私が生まれ育った島原市は長崎県の南東部にある島原半島の東端に位置する温暖な気候のまちです。このまちは平成2年からの雲仙普賢岳の噴火など、全国的にも希な経験をしています。歴史的に見ても、島原の乱をはじめとするキリシタンにまつわる多くの珍しい出来事があった地域です。また、豊かな自然があり、雲仙天草国立公園を背景に素晴らしい景観と良質な温泉に恵まれています。これに加えて、きよらかな湧水群など、文化的遺産も数多く残されています。島原は「水の郷」であり、その水は「名水百選」にも選定されています。

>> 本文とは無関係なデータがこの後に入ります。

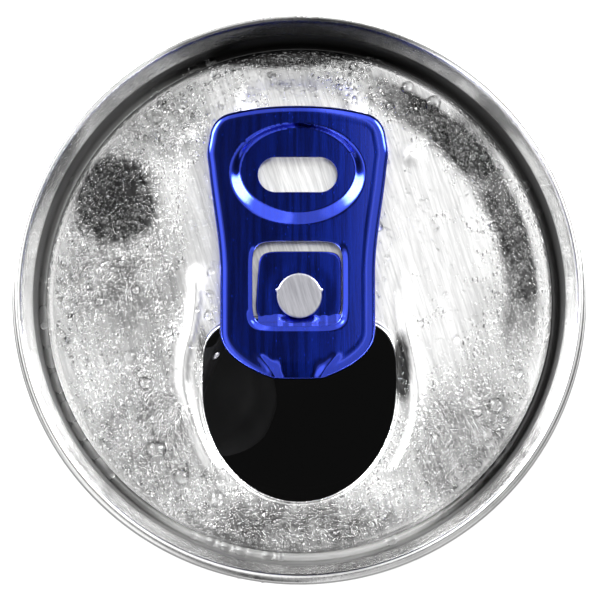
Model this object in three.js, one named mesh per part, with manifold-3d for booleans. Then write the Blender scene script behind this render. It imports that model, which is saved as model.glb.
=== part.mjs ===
// A slim aluminium drink can, opened: drawn body, seamed end with its mouth torn open, and pull tab.
// Millimetres, +Z up. The origin is on the can's axis at the plane of its foot.
import * as THREE from 'three';
import { mergeVertices } from 'three/addons/utils/BufferGeometryUtils.js';
import Module from 'manifold-3d';

const wasm = await Module();
wasm.setup();

// Driving dimensions of the body.
const CAN_HEIGHT = 134;
const BODY_RADIUS = 26.5;
const BODY_SHEET = 0.3;
const FOOT_INNER_RADIUS = 19.9;
const FOOT_OUTER_RADIUS = 20.9;
const DOME_DEPTH = 9.6;
const DOME_POWER = 2.2;
const DOME_EDGE_RADIUS = 19;
const DOME_EDGE_Z = 1.4;
const DOME_FOOT_PULL = 19.4;
const HEEL_HEIGHT = 10;
const HEEL_FOOT_PULL = [22.9, 1];
const HEEL_WALL_PULL = 5.5;
const NECK_RADIUS = 24.95;
const NECK_START_Z = 118.5;
const NECK_END_Z = 129.5;
const DOME_STEPS = 6;
const HEEL_STEPS = 4;
const NECK_STEPS = 7;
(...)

平成2年に198年ぶりに噴火した雲仙普賢岳の溶岩ドームは平成8年に「平成新山」と命名され、今なお自然の脅威を知らしめています。その節は全国の商工会議所の皆さま方からは大変なご支援をいただきました。誌面をもってお礼を申しあげます。21年には「人と火山が共生するまち」として、島原半島ジオパークは、国内初の「世界ジオパーク」の認定を受けました。美しい自然景観や学術的価値を持つ地層を使って、その土地や地球の成り立ちを楽しく、正しく知ることができる自然公園として位置付けられています。
当社は明治30(1897)年に創業しました。曽祖父の代から酒造業を営んでいました。しかし、昭和58年に保証の問題で全てを失ってしまいました。その後、34歳のときにゼロから再出発。現在では、島原市内でスーパーマーケット3店を展開しています。どの地域でも同じですが、大手資本の出店が相次ぎ、地元資本が疲弊する中、地元の灯を消さないように努力しています。大手資本にできない店づくりを目指して頑張っています。
平成34年に長崎新幹線が開業します。島原半島唯一の鉄道である島原鉄道が新幹線の停車駅である諫早駅に接続しています。諫早駅から島原半島へ人を呼び込むための観光列車などの導入を当所も先頭に立って研究調査していきたいと思います。
また、長崎自動車道につながる島原高規格道路の早期開通を一番の重点目標として掲げています。新幹線開通までにはめどをつけ、ダブル効果で島原半島への交流人口の増加を期待しています。島原市でも少子高齢化、人口減少が一番大きな問題です。当所としても地元島原を若者が残りたいまち、残れるまちにしていくべく力を尽くしていきたいと思います。